Required work
Which lines run from the first one up to and including the one with "1.00, 180, 0)]"? Print exactly those.

Provided material
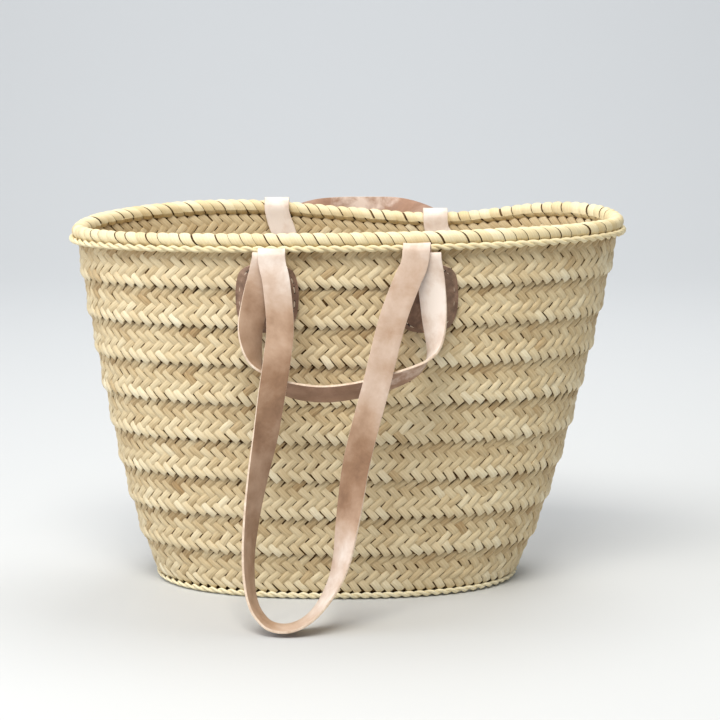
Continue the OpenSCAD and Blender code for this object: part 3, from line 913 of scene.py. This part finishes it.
INNER_LOOP = [
    (-1.00, 0, 1.00, 0, 0), (-0.97, 0, 0.97, 0, 0), (-0.91, 1, 0.93, 0, 0),
    (-0.80, 3, 0.84, 0, 0), (-0.75, 8, 0.71, 15, 0), (-0.82, 16, 0.55, 40, 0),
    (-0.90, 24, 0.39, 65, 0), (-0.90, 30, 0.22, 80, 0), (-0.76, 34, 0.09, 88, 0),
    (-0.45, 36, 0.015, 90, 0), (-0.10, 36, 0, 90, 0), (0.25, 36, 0.015, 90, 0),
    (0.56, 34, 0.09, 92, 0), (0.76, 30, 0.22, 100, 0), (0.88, 24, 0.39, 118, 0),
    (1.00, 16, 0.55, 145, 0), (1.12, 8, 0.71, 168, 0), (1.16, 3, 0.84, 180, 0),
    (1.10, 1, 0.93, 180, 0), (1.02, 0, 0.97, 180, 0), (1.00, 0, 1.00, 180, 0)]

STEPS = 5
RIGHT_SLANT = 5.5 * MM  # the front long strap's right fold leans in by this, and stands
RIGHT_RISE = 5 * MM     # up by this, as it does where it lies over the rim cord


def tab_path(side, end, layer, turn):
    z = np.linspace(TAB_BOTTOM, FOLD_Z - 1 * MM, 12)
    path = np.zeros((len(z), 5))
    path[:, 0] = strap_x(side, end, layer)
    path[:, 1] = side * tab_y(side, end, z, layer)
    path[:, 2] = z
    path[:, 3] = turn
    return path


def fold_path(side, end, layer, bend, first, last, turn, rise=0.0):
    """The arc over the fold core, from angle first to last, in degrees from straight outwards."""
    a = np.radians(np.linspace(first, last, 10))
    path = np.zeros((len(a), 5))
    path[:, 0] = strap_x(side, end, layer)
    path[:, 1] = side * (FOLD_Y + bend * np.cos(a))
    path[:, 2] = FOLD_Z + (bend + rise) * np.sin(a)
    path[:, 3] = turn
    return path


loop_low = STRAP_THICKNESS / 2 + 0.3 * MM
front_long = smooth_path([(MOUTH_LEAN + s[0] * (FRONT_REACH - LONG_INSET),
                           -FOLD_Y - max(s[1] * MM, LONG_BEND),
                           loop_low + (FOLD_Z - loop_low) * s[2], s[3], s[4])
                          for s in LONG_LOOP], STEPS)
LAST_STEPS = 3 * STEPS
from_fold = len(front_long) - 1 - np.arange(len(front_long))
leave = np.clip((LAST_STEPS - from_fold) / LAST_STEPS, 0, 1)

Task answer
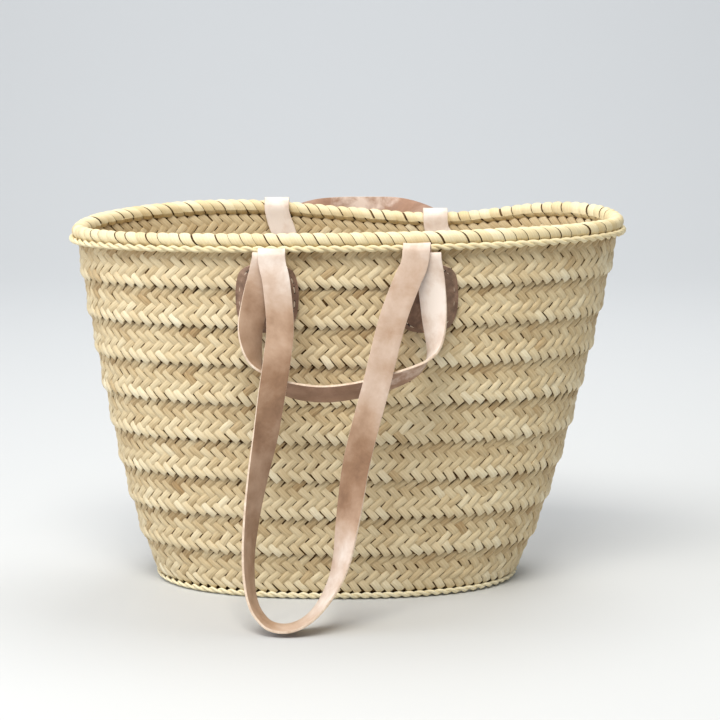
Continue the OpenSCAD and Blender code for this object: part 3, from line 913 of scene.py. This part finishes it.
INNER_LOOP = [
    (-1.00, 0, 1.00, 0, 0), (-0.97, 0, 0.97, 0, 0), (-0.91, 1, 0.93, 0, 0),
    (-0.80, 3, 0.84, 0, 0), (-0.75, 8, 0.71, 15, 0), (-0.82, 16, 0.55, 40, 0),
    (-0.90, 24, 0.39, 65, 0), (-0.90, 30, 0.22, 80, 0), (-0.76, 34, 0.09, 88, 0),
    (-0.45, 36, 0.015, 90, 0), (-0.10, 36, 0, 90, 0), (0.25, 36, 0.015, 90, 0),
    (0.56, 34, 0.09, 92, 0), (0.76, 30, 0.22, 100, 0), (0.88, 24, 0.39, 118, 0),
    (1.00, 16, 0.55, 145, 0), (1.12, 8, 0.71, 168, 0), (1.16, 3, 0.84, 180, 0),
    (1.10, 1, 0.93, 180, 0), (1.02, 0, 0.97, 180, 0), (1.00, 0, 1.00, 180, 0)]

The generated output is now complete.